--- START ---

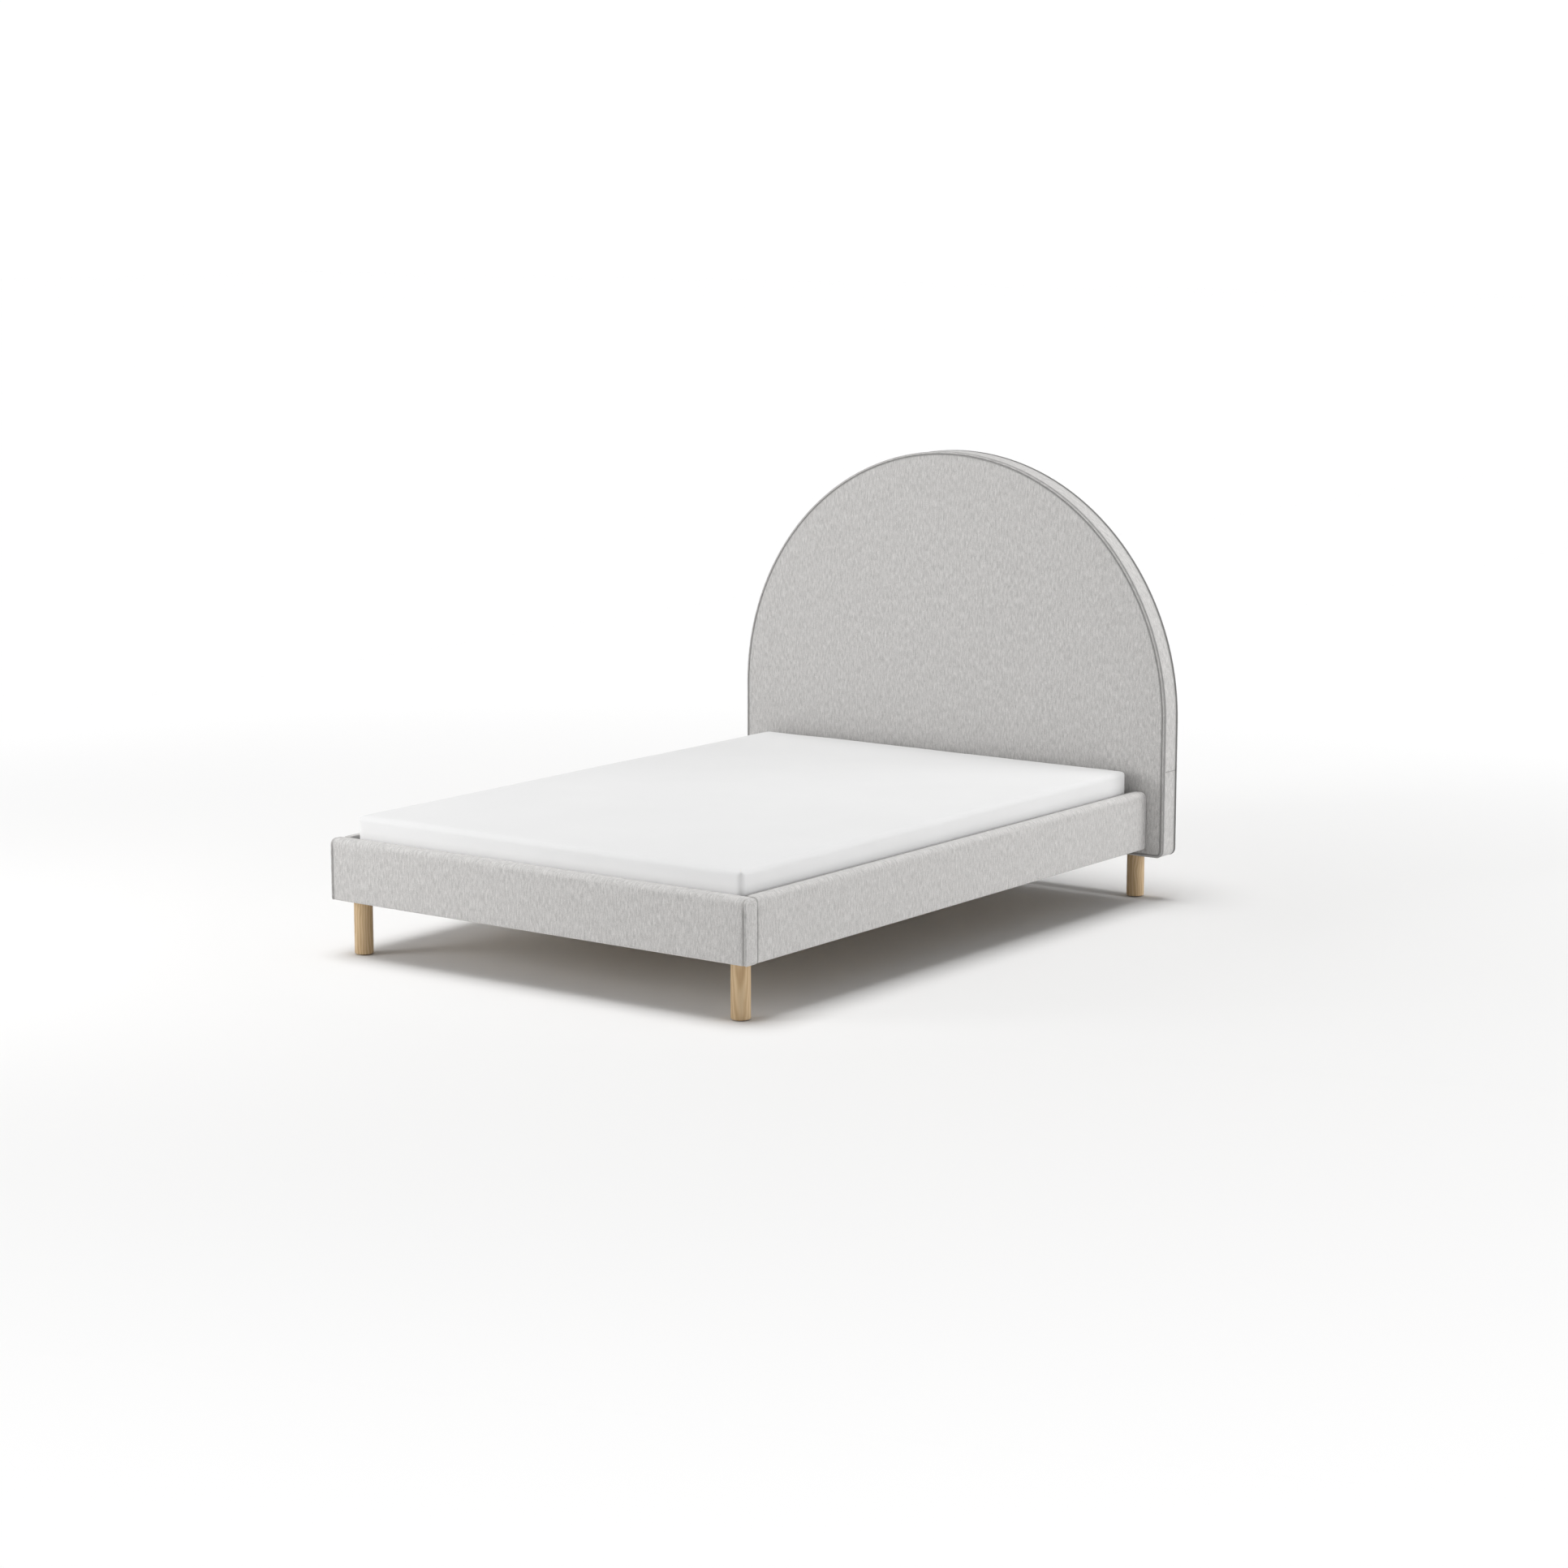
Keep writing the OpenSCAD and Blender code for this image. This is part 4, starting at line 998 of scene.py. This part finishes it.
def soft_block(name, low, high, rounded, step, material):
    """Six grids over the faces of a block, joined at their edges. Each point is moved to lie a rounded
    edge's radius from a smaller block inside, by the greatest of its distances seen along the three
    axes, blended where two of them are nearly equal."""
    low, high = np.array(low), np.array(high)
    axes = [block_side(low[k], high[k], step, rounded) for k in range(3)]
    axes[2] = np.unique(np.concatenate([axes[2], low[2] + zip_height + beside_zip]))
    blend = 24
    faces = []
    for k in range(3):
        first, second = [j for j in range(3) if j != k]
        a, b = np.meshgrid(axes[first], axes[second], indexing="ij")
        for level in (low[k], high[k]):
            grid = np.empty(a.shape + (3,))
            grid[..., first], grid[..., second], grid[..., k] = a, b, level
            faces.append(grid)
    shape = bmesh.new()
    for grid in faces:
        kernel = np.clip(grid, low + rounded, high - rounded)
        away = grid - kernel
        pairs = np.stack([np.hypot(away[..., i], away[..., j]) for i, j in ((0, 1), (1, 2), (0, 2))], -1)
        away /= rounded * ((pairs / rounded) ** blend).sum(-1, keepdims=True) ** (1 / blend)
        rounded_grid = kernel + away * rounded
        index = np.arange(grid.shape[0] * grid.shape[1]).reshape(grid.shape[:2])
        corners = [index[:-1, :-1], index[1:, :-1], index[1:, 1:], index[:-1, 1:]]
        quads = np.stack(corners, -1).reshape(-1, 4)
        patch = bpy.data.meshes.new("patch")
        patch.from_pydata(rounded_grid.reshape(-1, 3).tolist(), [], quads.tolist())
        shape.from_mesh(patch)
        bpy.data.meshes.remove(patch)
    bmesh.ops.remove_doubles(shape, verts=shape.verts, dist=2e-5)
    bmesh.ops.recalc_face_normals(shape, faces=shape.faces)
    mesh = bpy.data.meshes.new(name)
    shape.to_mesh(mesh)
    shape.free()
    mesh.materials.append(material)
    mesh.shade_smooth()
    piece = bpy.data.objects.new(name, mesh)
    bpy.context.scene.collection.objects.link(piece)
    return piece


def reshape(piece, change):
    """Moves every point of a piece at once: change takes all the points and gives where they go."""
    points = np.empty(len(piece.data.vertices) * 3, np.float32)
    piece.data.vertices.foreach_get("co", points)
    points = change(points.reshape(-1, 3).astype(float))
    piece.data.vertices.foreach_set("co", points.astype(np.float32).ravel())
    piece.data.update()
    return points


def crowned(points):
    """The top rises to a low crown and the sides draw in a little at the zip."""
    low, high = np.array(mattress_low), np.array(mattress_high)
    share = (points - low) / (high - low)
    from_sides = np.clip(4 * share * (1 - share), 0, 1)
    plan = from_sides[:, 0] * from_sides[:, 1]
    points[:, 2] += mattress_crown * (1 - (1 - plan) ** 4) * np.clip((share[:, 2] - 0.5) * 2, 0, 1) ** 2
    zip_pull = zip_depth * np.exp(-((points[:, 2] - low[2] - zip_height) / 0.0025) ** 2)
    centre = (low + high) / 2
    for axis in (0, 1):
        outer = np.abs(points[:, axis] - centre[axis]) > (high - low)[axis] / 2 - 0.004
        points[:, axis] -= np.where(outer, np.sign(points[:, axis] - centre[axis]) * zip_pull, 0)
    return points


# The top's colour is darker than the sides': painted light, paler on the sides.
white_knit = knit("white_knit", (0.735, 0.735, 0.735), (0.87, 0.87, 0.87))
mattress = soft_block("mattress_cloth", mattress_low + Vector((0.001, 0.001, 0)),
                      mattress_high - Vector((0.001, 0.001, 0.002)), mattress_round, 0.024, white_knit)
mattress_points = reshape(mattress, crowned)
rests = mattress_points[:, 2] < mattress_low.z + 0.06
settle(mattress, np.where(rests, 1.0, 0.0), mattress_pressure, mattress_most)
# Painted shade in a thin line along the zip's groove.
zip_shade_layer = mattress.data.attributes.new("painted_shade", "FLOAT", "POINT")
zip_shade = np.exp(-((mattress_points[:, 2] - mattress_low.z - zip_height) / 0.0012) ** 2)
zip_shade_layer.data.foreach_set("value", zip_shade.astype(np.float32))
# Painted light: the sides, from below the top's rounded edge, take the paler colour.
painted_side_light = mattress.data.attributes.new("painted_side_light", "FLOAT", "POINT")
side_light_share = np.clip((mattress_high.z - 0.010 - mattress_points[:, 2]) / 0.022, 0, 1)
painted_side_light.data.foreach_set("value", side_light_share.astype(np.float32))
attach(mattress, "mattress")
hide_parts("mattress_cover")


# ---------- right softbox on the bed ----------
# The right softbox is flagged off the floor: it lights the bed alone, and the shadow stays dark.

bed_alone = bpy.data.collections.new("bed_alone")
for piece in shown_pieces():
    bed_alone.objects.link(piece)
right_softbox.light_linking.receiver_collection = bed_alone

--- END ---

Repeat exactly, and only, the lines from the line with "for piece in" through the end of the listing above, both ends included.

for piece in shown_pieces():
    bed_alone.objects.link(piece)
right_softbox.light_linking.receiver_collection = bed_alone